» **Exercise instructions**:
Extract exactly those lines that lie between the start of the material and the line with "const GAP = 0.35;", including both boundary lines and no others.

____________

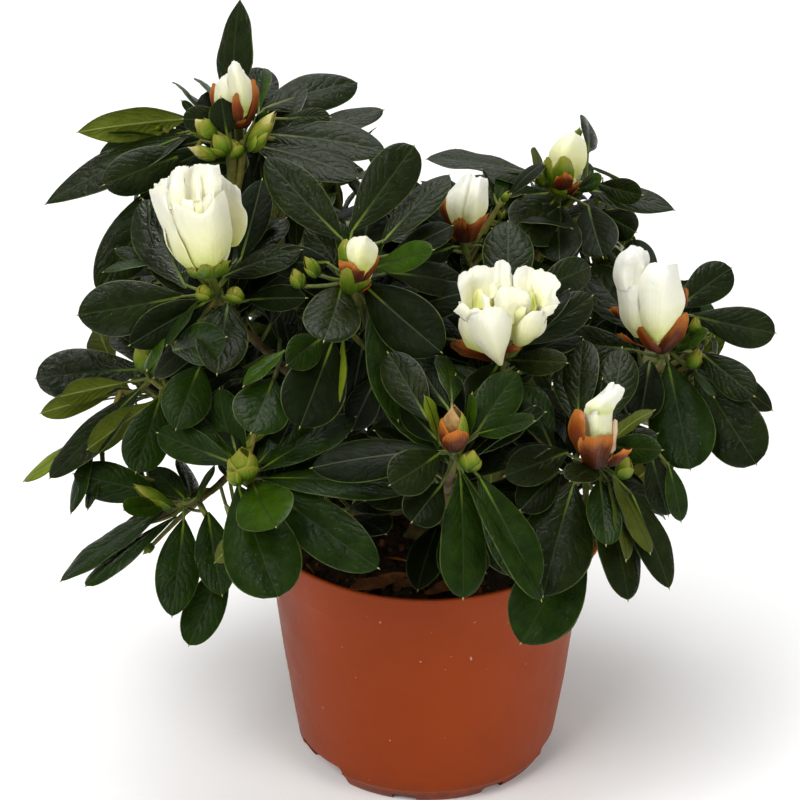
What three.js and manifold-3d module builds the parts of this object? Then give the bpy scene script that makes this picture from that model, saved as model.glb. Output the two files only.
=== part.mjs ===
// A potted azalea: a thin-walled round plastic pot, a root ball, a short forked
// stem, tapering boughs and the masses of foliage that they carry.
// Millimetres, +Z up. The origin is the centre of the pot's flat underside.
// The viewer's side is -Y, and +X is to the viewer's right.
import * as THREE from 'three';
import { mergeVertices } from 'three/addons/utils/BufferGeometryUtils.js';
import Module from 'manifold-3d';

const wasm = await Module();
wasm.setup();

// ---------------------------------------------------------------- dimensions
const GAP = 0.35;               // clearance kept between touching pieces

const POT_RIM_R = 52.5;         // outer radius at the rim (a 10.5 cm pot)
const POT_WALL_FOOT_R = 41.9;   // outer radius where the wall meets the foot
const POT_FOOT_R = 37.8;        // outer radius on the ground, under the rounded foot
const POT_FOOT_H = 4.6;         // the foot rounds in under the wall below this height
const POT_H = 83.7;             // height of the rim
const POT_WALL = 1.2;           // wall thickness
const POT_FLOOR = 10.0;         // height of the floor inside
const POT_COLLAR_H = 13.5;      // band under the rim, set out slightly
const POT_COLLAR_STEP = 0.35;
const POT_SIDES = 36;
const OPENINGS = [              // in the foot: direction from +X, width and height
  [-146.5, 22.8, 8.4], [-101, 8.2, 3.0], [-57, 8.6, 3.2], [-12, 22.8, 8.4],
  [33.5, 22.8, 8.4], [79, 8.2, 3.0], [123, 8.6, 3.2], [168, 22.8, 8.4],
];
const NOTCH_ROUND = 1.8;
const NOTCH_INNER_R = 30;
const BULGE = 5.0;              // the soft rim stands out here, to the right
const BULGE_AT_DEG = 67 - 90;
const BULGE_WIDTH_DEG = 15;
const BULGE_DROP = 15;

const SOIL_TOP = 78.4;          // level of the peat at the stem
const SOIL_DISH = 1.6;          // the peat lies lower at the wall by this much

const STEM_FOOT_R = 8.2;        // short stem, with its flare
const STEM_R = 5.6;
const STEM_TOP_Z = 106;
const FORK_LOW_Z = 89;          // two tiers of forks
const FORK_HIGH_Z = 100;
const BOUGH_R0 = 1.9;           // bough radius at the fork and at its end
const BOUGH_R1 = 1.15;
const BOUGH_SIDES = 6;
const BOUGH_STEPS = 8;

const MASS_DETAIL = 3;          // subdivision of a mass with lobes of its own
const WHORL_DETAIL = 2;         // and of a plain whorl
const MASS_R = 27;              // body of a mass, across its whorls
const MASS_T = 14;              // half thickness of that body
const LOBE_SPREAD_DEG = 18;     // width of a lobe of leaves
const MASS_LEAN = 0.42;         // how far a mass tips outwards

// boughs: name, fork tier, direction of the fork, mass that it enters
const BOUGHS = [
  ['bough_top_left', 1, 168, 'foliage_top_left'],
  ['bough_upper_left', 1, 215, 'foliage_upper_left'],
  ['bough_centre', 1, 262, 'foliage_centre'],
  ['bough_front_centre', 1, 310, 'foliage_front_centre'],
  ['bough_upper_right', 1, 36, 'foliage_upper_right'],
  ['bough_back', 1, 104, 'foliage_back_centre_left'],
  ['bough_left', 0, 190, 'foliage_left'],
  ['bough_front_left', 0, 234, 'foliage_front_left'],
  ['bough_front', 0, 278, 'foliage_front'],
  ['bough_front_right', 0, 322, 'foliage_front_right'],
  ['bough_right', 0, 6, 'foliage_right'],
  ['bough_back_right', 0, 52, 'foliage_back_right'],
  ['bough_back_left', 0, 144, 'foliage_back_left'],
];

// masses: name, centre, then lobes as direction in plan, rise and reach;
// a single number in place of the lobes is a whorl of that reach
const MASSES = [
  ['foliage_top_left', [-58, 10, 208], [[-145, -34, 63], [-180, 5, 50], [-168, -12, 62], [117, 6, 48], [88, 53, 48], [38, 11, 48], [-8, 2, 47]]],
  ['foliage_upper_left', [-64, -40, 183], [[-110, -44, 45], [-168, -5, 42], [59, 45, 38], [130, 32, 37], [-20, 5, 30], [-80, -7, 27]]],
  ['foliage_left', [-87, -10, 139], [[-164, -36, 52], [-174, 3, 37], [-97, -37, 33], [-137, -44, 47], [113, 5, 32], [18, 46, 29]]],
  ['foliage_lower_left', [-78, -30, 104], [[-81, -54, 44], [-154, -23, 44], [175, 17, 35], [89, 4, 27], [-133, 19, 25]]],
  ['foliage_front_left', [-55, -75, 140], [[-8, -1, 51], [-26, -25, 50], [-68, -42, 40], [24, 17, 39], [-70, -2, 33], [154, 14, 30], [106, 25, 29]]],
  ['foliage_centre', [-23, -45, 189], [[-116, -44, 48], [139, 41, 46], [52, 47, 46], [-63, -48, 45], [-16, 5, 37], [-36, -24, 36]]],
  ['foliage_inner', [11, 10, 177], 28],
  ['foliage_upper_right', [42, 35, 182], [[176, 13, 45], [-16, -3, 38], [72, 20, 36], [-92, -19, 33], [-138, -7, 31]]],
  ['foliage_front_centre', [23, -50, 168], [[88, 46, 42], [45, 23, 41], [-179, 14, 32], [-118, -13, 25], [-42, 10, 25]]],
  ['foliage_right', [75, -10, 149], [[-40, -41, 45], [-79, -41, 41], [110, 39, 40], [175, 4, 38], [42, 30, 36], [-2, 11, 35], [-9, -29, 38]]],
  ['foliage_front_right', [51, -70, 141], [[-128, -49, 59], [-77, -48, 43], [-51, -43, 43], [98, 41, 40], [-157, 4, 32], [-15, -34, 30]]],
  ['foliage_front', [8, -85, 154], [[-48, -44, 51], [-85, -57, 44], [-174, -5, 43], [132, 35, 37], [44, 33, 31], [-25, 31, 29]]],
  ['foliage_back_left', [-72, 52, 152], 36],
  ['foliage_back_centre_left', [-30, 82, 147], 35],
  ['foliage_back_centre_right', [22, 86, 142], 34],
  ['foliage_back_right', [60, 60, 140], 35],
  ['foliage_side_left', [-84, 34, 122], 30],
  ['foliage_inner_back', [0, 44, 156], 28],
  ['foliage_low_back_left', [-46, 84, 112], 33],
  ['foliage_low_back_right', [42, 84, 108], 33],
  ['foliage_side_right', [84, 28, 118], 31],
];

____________

» **Result of the exercise**:
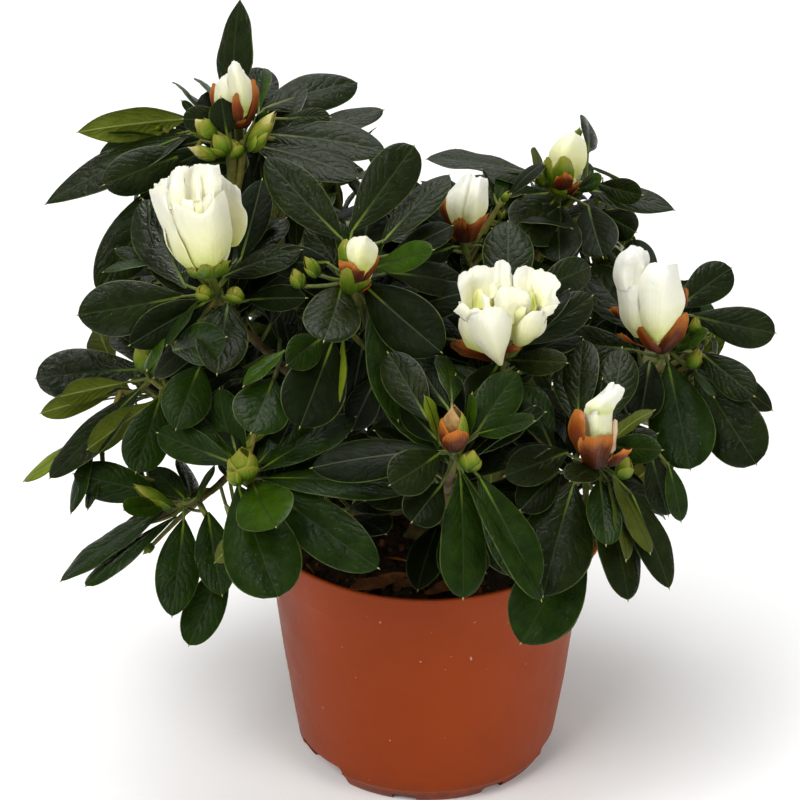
What three.js and manifold-3d module builds the parts of this object? Then give the bpy scene script that makes this picture from that model, saved as model.glb. Output the two files only.
=== part.mjs ===
// A potted azalea: a thin-walled round plastic pot, a root ball, a short forked
// stem, tapering boughs and the masses of foliage that they carry.
// Millimetres, +Z up. The origin is the centre of the pot's flat underside.
// The viewer's side is -Y, and +X is to the viewer's right.
import * as THREE from 'three';
import { mergeVertices } from 'three/addons/utils/BufferGeometryUtils.js';
import Module from 'manifold-3d';

const wasm = await Module();
wasm.setup();

// ---------------------------------------------------------------- dimensions
const GAP = 0.35;               // clearance kept between touching pieces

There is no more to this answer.